Ah, I didn't notice the other part of your initial patch, although maybe that's for the best since there are more changes now. But unfortunately, this new patch doesn't work for me, for properties of type "page", since page titles are stored in the database with underscores instead of spaces - any space in the search string leads to no results. Do page titles have spaces in the "VARBINARY" representation? In any case, a true solution has to handle both, in one way or another - maybe just through an "if" statement.

mail wrote:

(In reply to comment #8)

But unfortunately, this new
patch doesn't work for me, for properties of type "page", since page titles are
stored in the database with underscores instead of spaces - any space in the
search string leads to no results. Do page titles have spaces in the
"VARBINARY" representation?

No, they also have underscores - I just didn't think of that, and didn't test with properties of type "page". Now the space-problem is fixed for type "string" properties, but it's broken for type "page" properties.

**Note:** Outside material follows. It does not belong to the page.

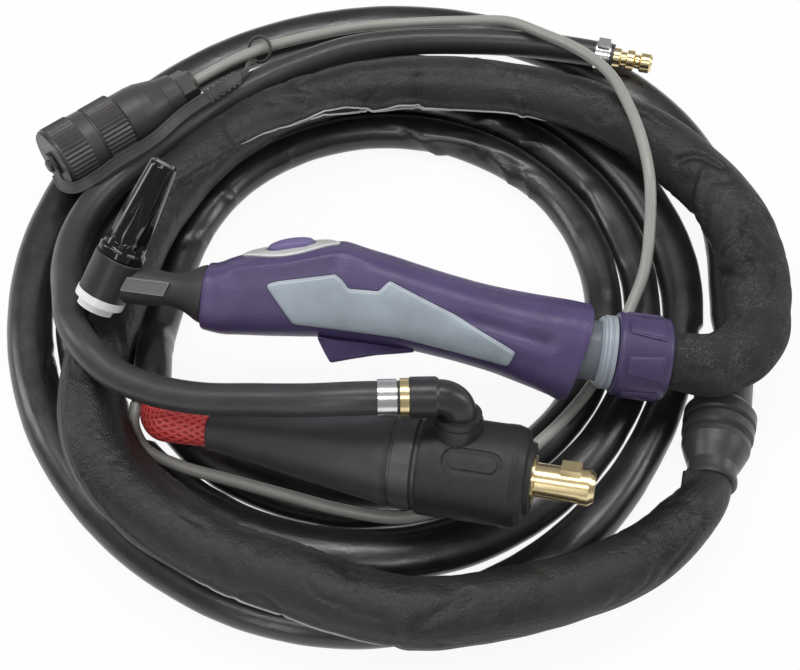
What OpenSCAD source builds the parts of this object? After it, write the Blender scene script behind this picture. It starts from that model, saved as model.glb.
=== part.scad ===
/* [Torch head] */
// Diameter of the moulded head
head_d = 18; // [16:0.5:20]
// Length of the head in front of the neck's axis
head_front = 5; // [4.5:0.5:8]
// Length of the head behind the neck's axis
head_back = 10.5; // [9.5:0.5:14]
// Angle between the head's axis and the handle's
head_angle = 70; // [60:1:85]
// Diameter of the brass core of the head
core_d = 11; // [10.5:0.5:12]
// Bore of the collet body's thread
collet_bore_d = 8.8; // [8:0.1:9.2]
// Depth of the collet body's thread
collet_depth = 7; // [5:0.5:8]
// Bore of the back cap's thread
cap_bore_d = 9; // [8:0.1:9.4]
// Diameter of the white insulator
insulator_d = 18.5; // [16:0.5:20]
// Length of the insulator's wide part
insulator_wide = 3; // [2:0.5:5]
// Length of the insulator's narrow part
insulator_narrow = 3; // [2:0.5:5]
// Diameter of the insulator's narrow part
insulator_nose_d = 14.8; // [13:0.2:15.6]
// Bore of the insulator
insulator_bore_d = 9.6; // [9:0.2:11]

/* [Back cap] */
// Diameter of the back cap's base
cap_base_d = 17.4; // [16:0.2:19]
// Length of the back cap's base
cap_base_len = 3.7; // [3:0.1:6]
// Diameter of the back cap above its base
cap_d = 15.6; // [14:0.2:15.8]
// Diameter of the back cap's tip
cap_tip_d = 10; // [8:0.5:12]
// Length of the back cap outside the head
cap_len = 38; // [30:1:60]
// Number of grip flutes
flutes = 6; // [4:1:8]
// Length of a grip flute
flute_len = 18; // [12:1:20]
// Thickness of the back cap's seal
seal_t = 1.8; // [1.4:0.1:2]

/* [Neck] */
// Length of the neck from the head's axis to the handle
neck_len = 35.5; // [33:0.5:45]
// Diameter of the neck where it leaves the head
neck_root_d = 14; // [12:0.5:15]
// Diameter of the neck's waist
neck_waist_d = 12.4; // [11:0.2:13]
// Diameter of the neck's flare
neck_flare_d = 21.6; // [19:0.2:22]
// Diameter of the neck's spigot in the handle
spigot_d = 16.6; // [14:0.2:17]
// Length of the neck's spigot
spigot_len = 10; // [6:0.5:12]
// Diameter of the power tube
tube_d = 7; // [6:0.2:8]
// Length of the power tube inside the handle
tube_len = 80; // [60:1:95]
// Length of the neck's plate
plate_len = 16.5; // [12:0.5:18]
// Width of the neck's plate
plate_w = 5.2; // [4:0.2:6]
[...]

In any case, a true solution has to handle both, in
one way or another - maybe just through an "if" statement.

Yes, either with an if-statement, or doing a MySQL-String-Replace (http://dev.mysql.com/doc/refman/5.0/en/string-functions.html#function_replace) in order to convert the underscores to spaces. Selecting the smw_sortkey column instead of the smw_title column would probably also work - since the only difference between those two seems to be that smw_sortkey values have spaces instead of underscores.

Which solution would you prefer?

mail wrote:

next try, replaces underscores to spaces in SQL (against 1.7.3)

This is the solution with MySQL's string replace.

Attached:

Thanks for the patch; this has been added to version 1.8.